Wednesday, April 29, 2015
FRANKFORT, Ky. - More than 6,000 borrowers in the state each took out 30 or more loans last year, according to the Kentucky Coalition for Responsible Lending. Critics of the short-term loans, known commonly as payday loans, say they are debt traps.
The critics are banking on proposed federal regulations to help protect families who are in a financial bind. The Consumer Financial Protection Bureau is considering stronger rules on payday, car-title and installment loans.
Jason Hall, executive director of the Catholic Conference of Kentucky, said it would be a "big step in the right direction ... because it definitely raises fair-lending practices and makes sure that, if a payday lender is going to loan to a person, that they've made some effort to determine if this is going to be the straw that breaks the camel's back for this individual."
While the federal regulator is contemplating whether to require lenders to make sure borrowers have the means to repay a loan, the new rules would not outlaw high-interest, short-term loans. A coalition of faith-based and poverty-fighting organizations repeatedly has tried to convince the Kentucky General Assembly to cap interest rates on payday loans at 36 percent, but state lawmakers have refused.
As pastor of Great Crossing Baptist Church in Georgetown, the Rev. Rick Hardison said, he regularly meets people who are short on rent, who can't pay their electric bill or whose pantry is empty. He said he has yet to find someone who says the payday loans have helped them.

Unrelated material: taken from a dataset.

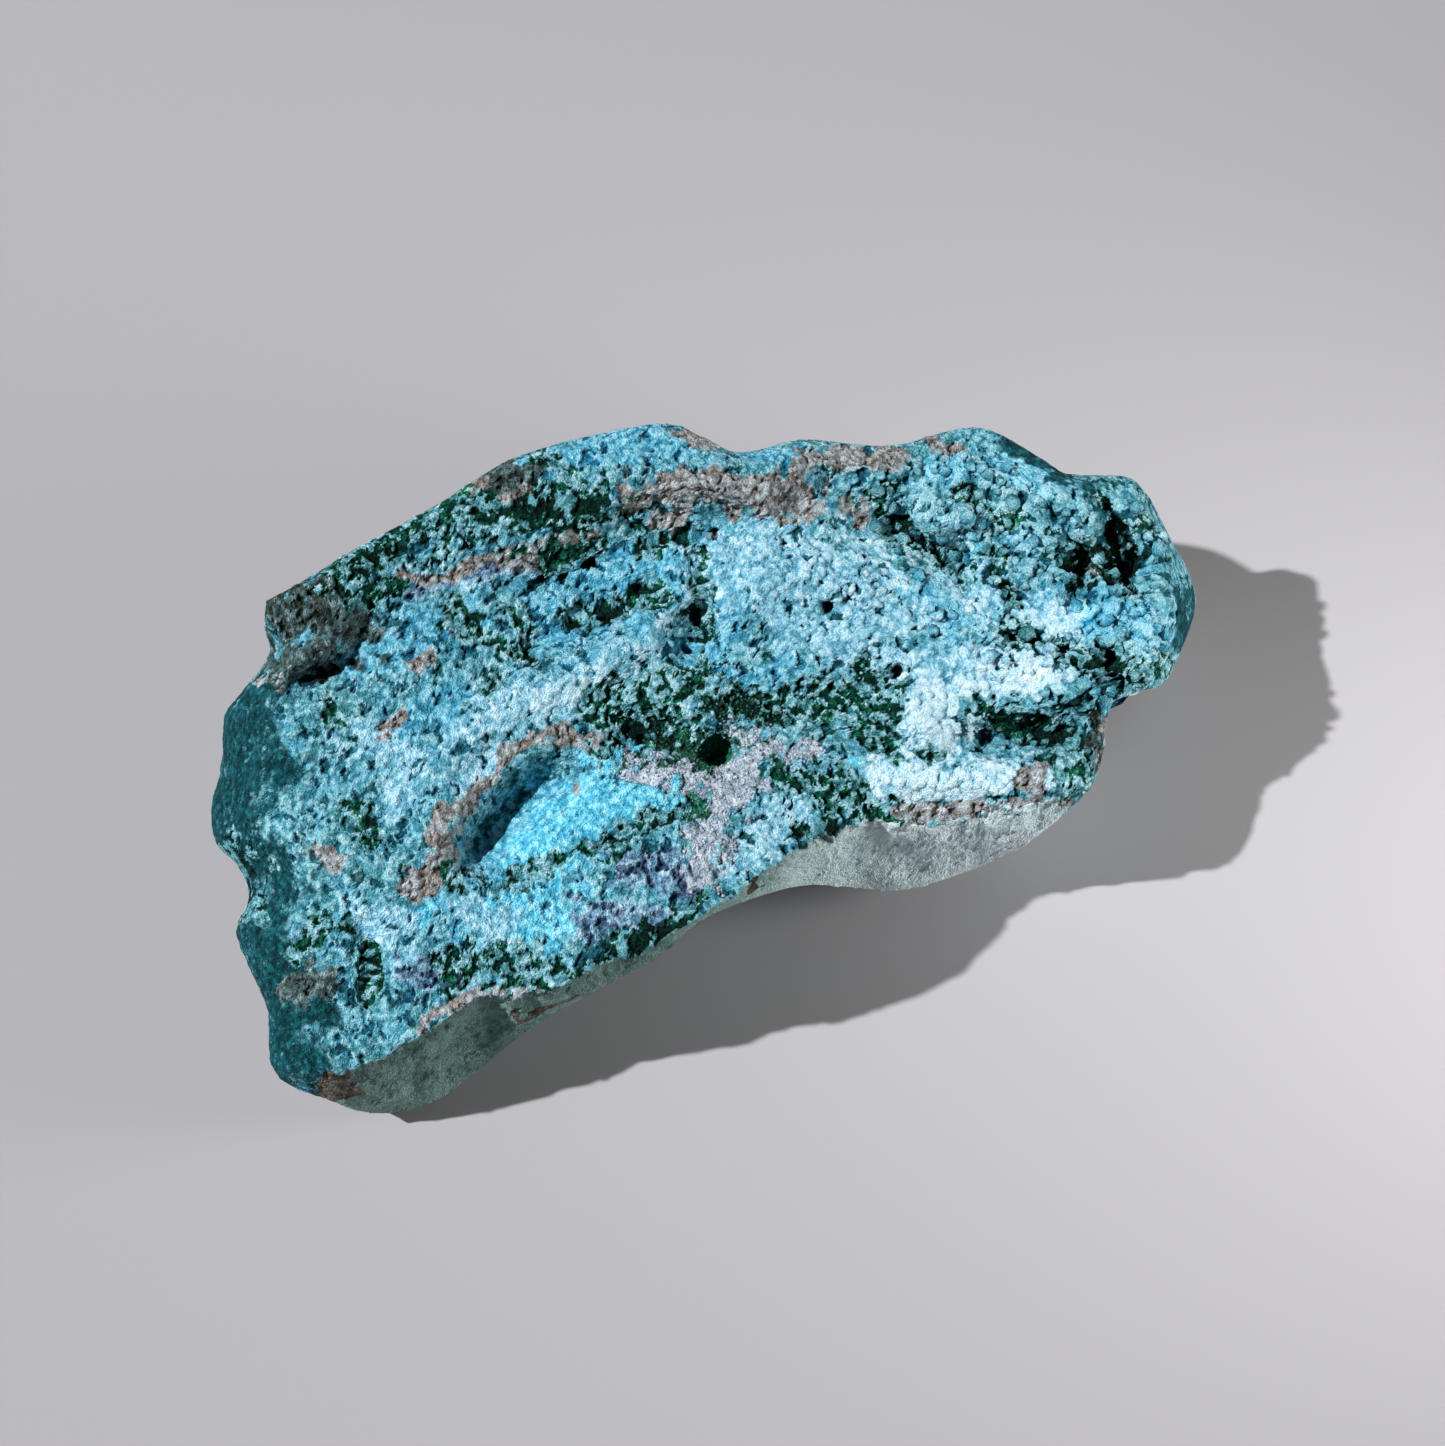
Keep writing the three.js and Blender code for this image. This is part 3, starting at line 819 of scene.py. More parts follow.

"Instead, it's people who take these loans out who, they regret it, They wish they hadn't done it," he said. "I found that payday loans are a trap."
However, the Kentucky Deferred Deposit Association, an advocate for the industry, says it's a myth that payday lenders prey on the disadvantaged. The trade group maintains that regulating payday lenders would hurt consumers.
The CFPB also is considering giving lenders the option to establish an outer limit on a consumer's length of indebtedness. While that's not a cap on interest rates, Hall said, "it isn't a bad approach because it does limit that cycle of debt. And, it does create a point, sooner rather than later, where that cycle has to be broken because that's where payday lending really wreaks its most havoc."
Nationwide, the payday loan industry is estimated to be a $46 billion enterprise.